• Exercise:
Give all of the lines again exactly as they read.

• Information shown:
— Start —
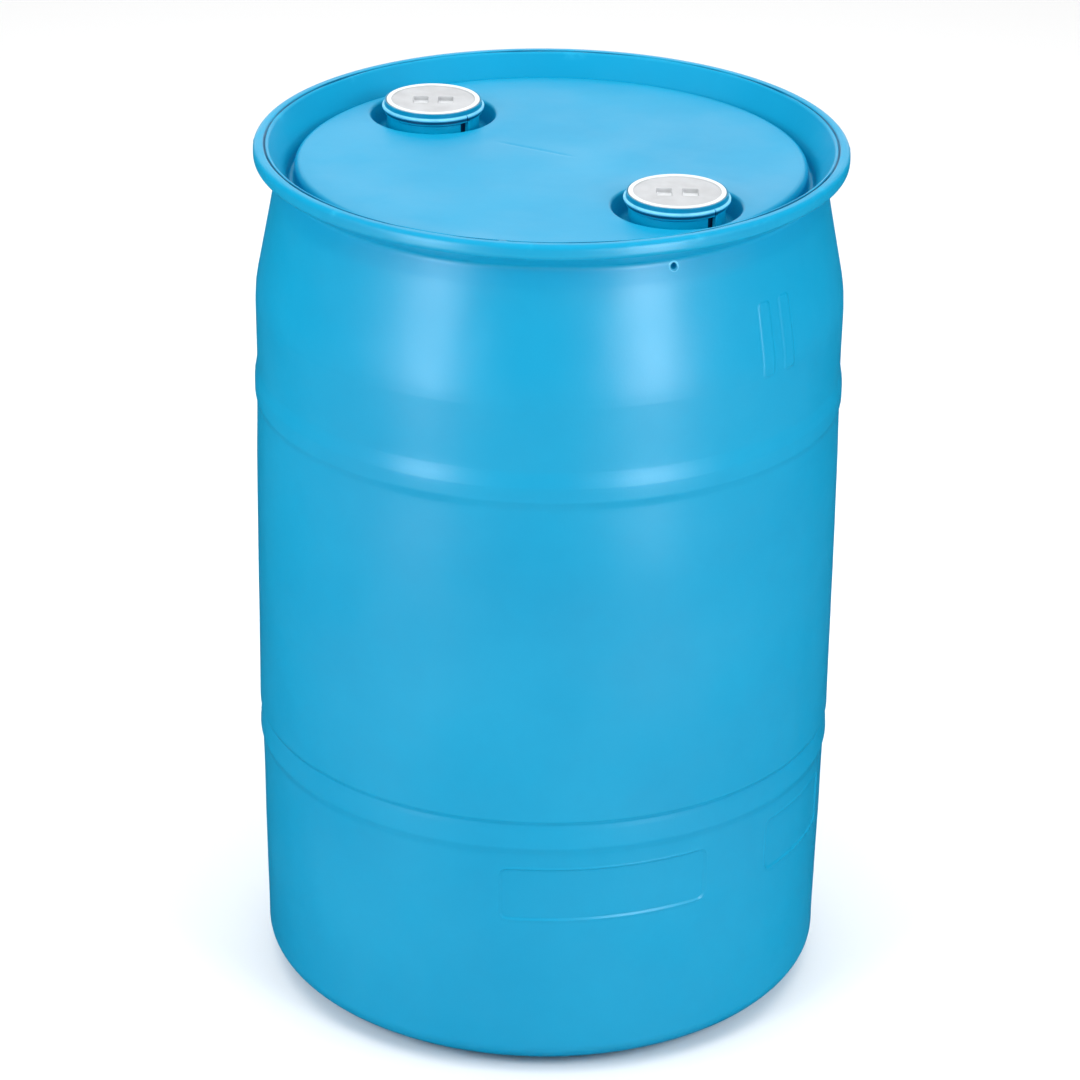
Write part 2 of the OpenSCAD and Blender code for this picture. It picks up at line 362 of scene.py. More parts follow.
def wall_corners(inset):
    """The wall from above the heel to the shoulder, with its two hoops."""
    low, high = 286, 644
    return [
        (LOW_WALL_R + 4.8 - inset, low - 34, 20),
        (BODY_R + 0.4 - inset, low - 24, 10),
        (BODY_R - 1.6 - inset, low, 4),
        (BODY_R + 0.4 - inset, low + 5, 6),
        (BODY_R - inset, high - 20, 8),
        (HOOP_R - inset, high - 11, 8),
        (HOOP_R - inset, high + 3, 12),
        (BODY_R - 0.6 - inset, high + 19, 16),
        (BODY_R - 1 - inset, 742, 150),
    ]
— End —
• Task response:
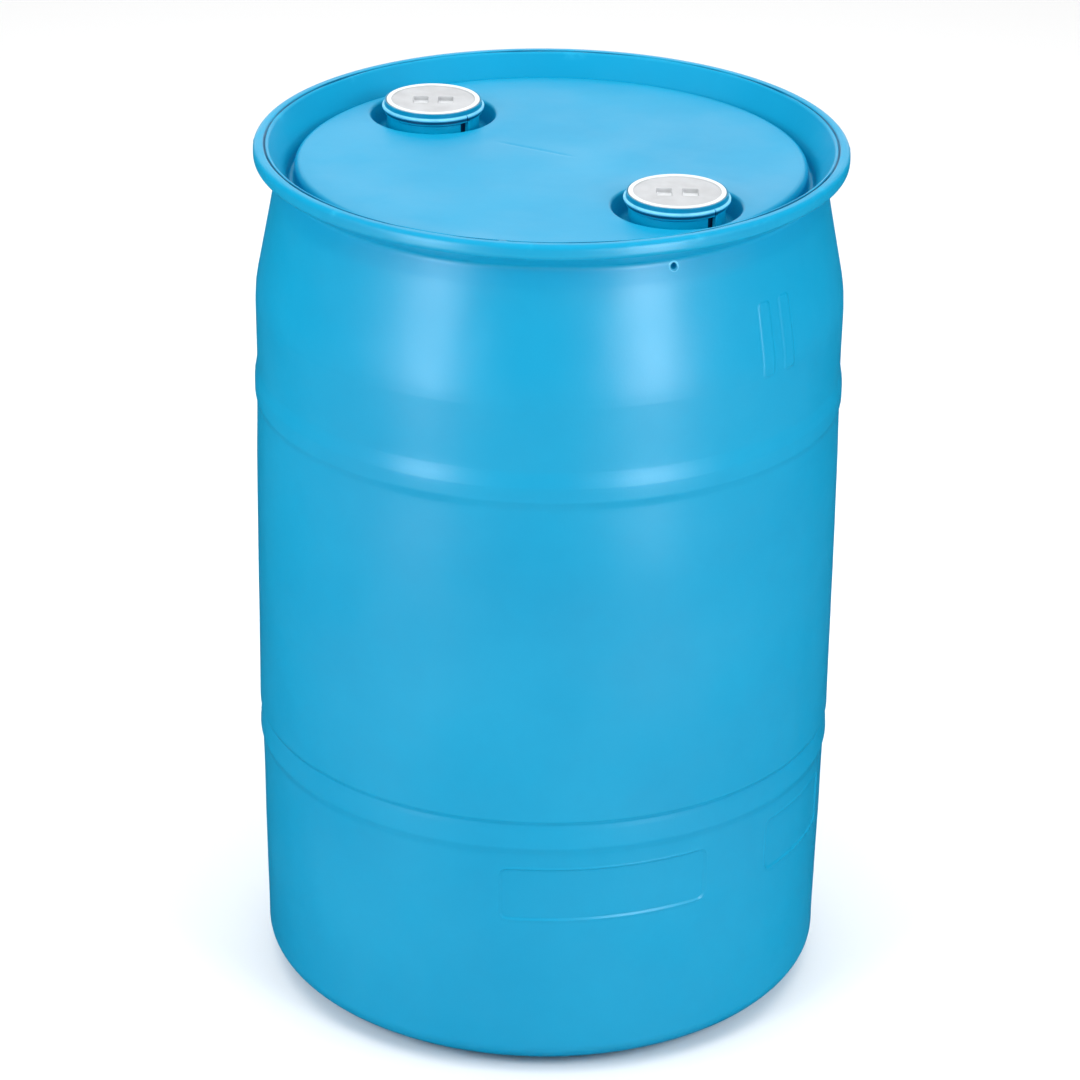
Write part 2 of the OpenSCAD and Blender code for this picture. It picks up at line 362 of scene.py. More parts follow.
def wall_corners(inset):
    """The wall from above the heel to the shoulder, with its two hoops."""
    low, high = 286, 644
    return [
        (LOW_WALL_R + 4.8 - inset, low - 34, 20),
        (BODY_R + 0.4 - inset, low - 24, 10),
        (BODY_R - 1.6 - inset, low, 4),
        (BODY_R + 0.4 - inset, low + 5, 6),
        (BODY_R - inset, high - 20, 8),
        (HOOP_R - inset, high - 11, 8),
        (HOOP_R - inset, high + 3, 12),
        (BODY_R - 0.6 - inset, high + 19, 16),
        (BODY_R - 1 - inset, 742, 150),
    ]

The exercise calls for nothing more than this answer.